12 Nisan 2011
Türban benim sorunum değil
Türban, türban, türban, türban...
Ben miyim, hatunu eş diye koynuma alıp, toplumdan soyutlayan?
Ben miyim, siyasette kadınları ev ev dolaştırıp, bütün enerjilerini kullanıp, listeler açıklandığında listelerde yer vermeyen?
Ben miyim, türbanlı kadınların topluma entegre olmasını engelleyen?
Ben miyim, türbanlı kadınlarla evlenen, sonra onunla yetinmeyip yanına 2. ya da 3.yü alan?
Ben miyim, altımda Mercedes'le, jiple dolaşıp, karıyı eve kapatıp, Başakşehir'de diğer hatuna ikinci ev açıp, gönül eğlendiren?
Ben miyim, türbanlı genç kızların sendikasız, sigortasız çalışmasına göz yuman?
Ben miyim, namus diye diye ortalarda dolanıp, milletin çocuk yaşta kızlarını taciz eden, tecavüze yeltenen?
Bırakın artık şu orta oyununu. Sorunu ısıtıp ısıtıp milletin önüne koymaktan vazgeçin.
Bu bir sorunsa, eşi, kızı türbanlı olan Başbakan çözecek. İktidarda olup, muhalefetmiş gibi davranmayacak. Ben mi çözeceğim bu sorunu?
7 koca yıl geçti, 7. Bu sorun 7 yılda çözülmeyecek de, ne zaman çözülecek?
Ama tabii mis gibi oy deposu. Oyun hamuru gibi. Ne zaman sıkışsan, al eline oyna. Evir-çevir, kıvır kıvır oyna.
Türban benim için sorun değil; türban, türbana sorun diyenlerin sorunu.

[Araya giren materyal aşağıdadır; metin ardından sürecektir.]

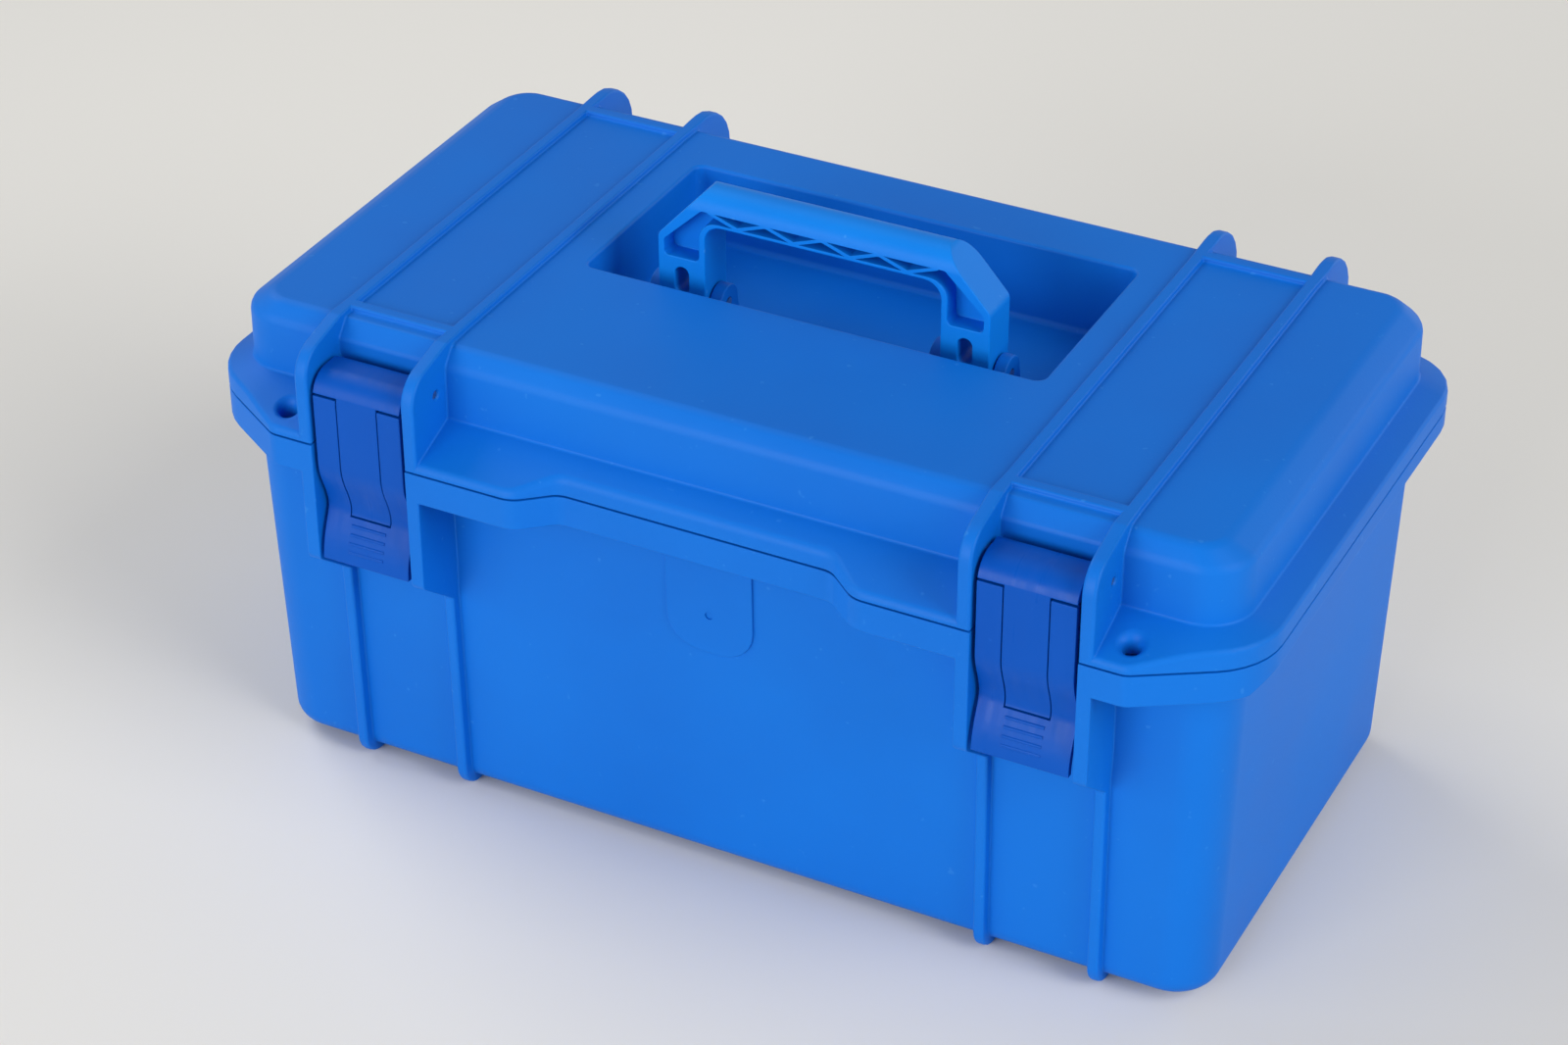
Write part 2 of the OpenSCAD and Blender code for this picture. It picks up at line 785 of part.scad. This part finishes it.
module handle_pin_left() { handle_pin(-1); }
module handle_pin_right() { handle_pin(1); }

module hinge_pin(side) {
    reach = pocket_half + cheek_t - pin_in;
    color(steel)
        bar_x(side * latch_x - reach, side * latch_x + reach, hinge_y, hinge_z, hinge_pin_r);
}

module hinge_pin_left() { hinge_pin(-1); }
module hinge_pin_right() { hinge_pin(1); }

module link_pin(side) {
    reach = pocket_half + cheek_t - pin_in;
    color(steel)
        bar_x(side * latch_x - reach, side * latch_x + reach, link_pin_y, link_z, link_pin_r);
}

module latch_left_link_pin() { link_pin(-1); }
module latch_right_link_pin() { link_pin(1); }

module lever_pin(side) {
    reach = latch_w / 2 - pin_in;
    color(steel)
        bar_x(side * latch_x - reach, side * latch_x + reach, lever_pin_y, lever_z, lever_pin_r);
}

module latch_left_lever_pin() { lever_pin(-1); }
module latch_right_lever_pin() { lever_pin(1); }

// Side view of the link's head around its pin
module head_outline() {
    back_y = link_pin_y + head_back_r;
    round = head_back_r - head_flat / 2;
    polygon(soft([[back_y, link_z - head_back_r, round], [link_pin_y - head_back_r - head_chin, head_low, 0],
                  [face_y, head_low, 0], [face_y, head_top, head_face_r], [back_y, head_top, round]]));
}

// Face of the latch from z0 to z1, as a line of points that follows its waist, at heights all plates share
function face_points(z0, z1, in) =
    let (low = min(z0, z1), high = max(z0, z1))
    let (first = ceil((low - tab_low) / face_step + eps), last = floor((high - tab_low) / face_step - eps))
    let (zs = concat([low], [for (k = [first : last]) tab_low + k * face_step], [high]))
    [for (i = [0 : len(zs) - 1])
        let (z = zs[z1 > z0 ? i : len(zs) - 1 - i])
        [face_y + in + face_dip(z), z]];

// How far the face lies in at height z
function face_dip(z) =
    z > dip_top ? 0
    : z > waist_low ? waist_in * (1 - cos(180 * (dip_top - z) / (dip_top - waist_low))) / 2
    : waist_in - (waist_in + tab_out) * sin(90 * min(1, (waist_low - z) / (waist_low - tab_low)));

module face_sheet(z0, z1, t) {
    front = face_points(z0, z1, 0);
    back = face_points(z0, z1, t);
    polygon(concat(front, [for (i = [len(back) - 1 : -1 : 0]) back[i]]));
}

module lever_boss_outline() {
    translate([lever_pin_y, lever_z])
        circle(r = boss_r, $fn = 48);
}

// Hole for a pin through the whole latch
module latch_bore(side, y, z, r) {
    bar_x(side * latch_x - latch_w, side * latch_x + latch_w, y, z, r + run);
}

module latch_link(side) {
    color(latch_blue)
        difference() {
            union() {
                intersection() {
                    plate_yz(side * latch_x, latch_w)
                        head_outline();
                    block(-case_len, case_len, -case_dep, case_dep, slit_z, rib_z);
                }
                plate_yz(side * latch_x, tongue_w) {
                    head_outline();
                    face_sheet(tongue_end, head_low + over, plate_t);
                    lever_boss_outline();
                }
            }
            latch_bore(side, link_pin_y, link_z, link_pin_r);
            latch_bore(side, lever_pin_y, lever_z, lever_pin_r);
        }
}

module latch_left_link() { latch_link(-1); }
module latch_right_link() { latch_link(1); }

// Hook on the back of the lever, grown out of its plate
module claw_outline() {
    low = claw_top - claw_h;
    inside = face_y + plate_t;
    root = [for (p = face_points(claw_back, low - claw_foot, plate_t / 2)) [p.x, p.y, 0]];
    polygon(soft(concat(root, [[inside + claw_root, low, 0], [claw_y, low + claw_fall, claw_low_r],
                               [claw_y, claw_top, claw_tip_r],
                               [inside + claw_root, claw_top, claw_root_r], [inside, claw_back, 0]])));
}

module latch_lever(side) {
    wing_w = (latch_w - tongue_w) / 2 - side_gap;
    wing_mid = latch_w / 2 - wing_w / 2;
    color(latch_blue)
        difference() {
            union() {
                for (wing = [-wing_mid, wing_mid])
                    plate_yz(side * latch_x + wing, wing_w) {
                        face_sheet(tongue_end - tongue_slit - over, wing_top, plate_t);
                        lever_boss_outline();
                    }
                plate_yz(side * latch_x, latch_w)
                    face_sheet(tab_low, tongue_end - tongue_slit, plate_t);
                for (wing = [-wing_mid, wing_mid])
                    plate_yz(side * latch_x + wing, claw_w)
                        claw_outline();
                // Raised grip lines on the pull tab
                for (i = [0 : grip_lines - 1])
                    grip_line(side, grip_low_z + grip_step * i);
            }
            latch_bore(side, lever_pin_y, lever_z, lever_pin_r);
        }
}

module grip_line(side, z) {
    y = face_y + face_dip(z) + grip_r / 2;
    bar_x(side * latch_x - latch_w / 5, side * latch_x + latch_w / 5, y, z, grip_r);
}

module latch_left_lever() { latch_lever(-1); }
module latch_right_lever() { latch_lever(1); }

base_shell();
lid_shell();
handle();
handle_pin_left();
handle_pin_right();
hinge_pin_left();
hinge_pin_right();
latch_left_link();
latch_left_lever();
latch_left_link_pin();
latch_left_lever_pin();
latch_right_link();
latch_right_lever();
latch_right_link_pin();
latch_right_lever_pin();
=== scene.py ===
import heapq
import json
import math
import bmesh
import bpy
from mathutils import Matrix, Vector

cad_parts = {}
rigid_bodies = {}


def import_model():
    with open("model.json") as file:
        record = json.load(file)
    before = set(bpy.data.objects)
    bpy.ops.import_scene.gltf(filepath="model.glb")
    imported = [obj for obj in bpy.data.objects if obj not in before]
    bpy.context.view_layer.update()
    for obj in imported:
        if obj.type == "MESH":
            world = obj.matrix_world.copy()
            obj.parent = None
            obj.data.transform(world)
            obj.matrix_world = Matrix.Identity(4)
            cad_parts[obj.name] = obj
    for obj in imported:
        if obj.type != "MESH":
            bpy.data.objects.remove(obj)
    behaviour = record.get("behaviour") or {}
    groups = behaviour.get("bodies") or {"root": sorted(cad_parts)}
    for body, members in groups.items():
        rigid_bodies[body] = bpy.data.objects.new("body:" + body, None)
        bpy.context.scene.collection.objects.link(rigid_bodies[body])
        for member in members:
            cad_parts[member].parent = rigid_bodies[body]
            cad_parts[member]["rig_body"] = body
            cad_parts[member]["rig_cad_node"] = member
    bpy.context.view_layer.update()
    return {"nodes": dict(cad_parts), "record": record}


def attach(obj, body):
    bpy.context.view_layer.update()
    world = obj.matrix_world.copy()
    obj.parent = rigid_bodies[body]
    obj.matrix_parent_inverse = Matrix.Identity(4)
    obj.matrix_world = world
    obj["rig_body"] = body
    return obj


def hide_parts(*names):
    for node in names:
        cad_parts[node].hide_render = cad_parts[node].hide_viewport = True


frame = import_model()
nodes = frame["nodes"]
mm = 0.001
plenty = 1.0                                                  # metres: more room than any rounding needs


def deselectAll():
    if bpy.context.object and bpy.context.object.mode != "OBJECT":
        bpy.ops.object.mode_set(mode="OBJECT")
    bpy.ops.object.select_all(action="DESELECT")


def makeActive(piece):
    deselectAll()
    piece.select_set(True)
    bpy.context.view_layer.objects.active = piece


def applyModifier(piece, kind, **settings):
    makeActive(piece)
    modifier = piece.modifiers.new(kind.title(), kind)
    for name, value in settings.items():
        setattr(modifier, name, value)
    bpy.ops.object.modifier_apply(modifier=modifier.name)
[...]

Bir daha da asla konuşmam şu boktan bez parçasını. Ne önemliymiş.
Sokaklarda aç yatan insanlara, türbanlı-türbansız diye bakmıyorum.
Emekçi kadınları türbanlı-türbansız diye ayırmıyorum.
Eve hapsedilen, toplumla bağları kopartılan kadınları türbanlı-türbansız diye nitelendirmiyorum.
Sorun, sermaye-emek çelişkisidir.
Sorun, kapitalizmin, fakir halkı açlığa-yoksulluğa-ölüme mahkûm edilmesidir.
Sorun, bu boktan düzenin yıkılmasıdır.
Sorun, hiçbir zaman türban olmadı.
Sorun şu fotoğrafta gördüğünüz genç kızların, sendikasız, sigortasız çalıştırılıp, varoşlara hapsedilmesi ve onlara birey olarak değil de oy potansiyeli olarak bakılmasıdır.
Sorun, ezilen halkı türbanlı-türbansız diye ayıranlardadır, türbanlı ya da türbansız kadınlarda değil.
Dediğim gibi türban benim özelimde, bu sayfada bir daha yer almayacaktır.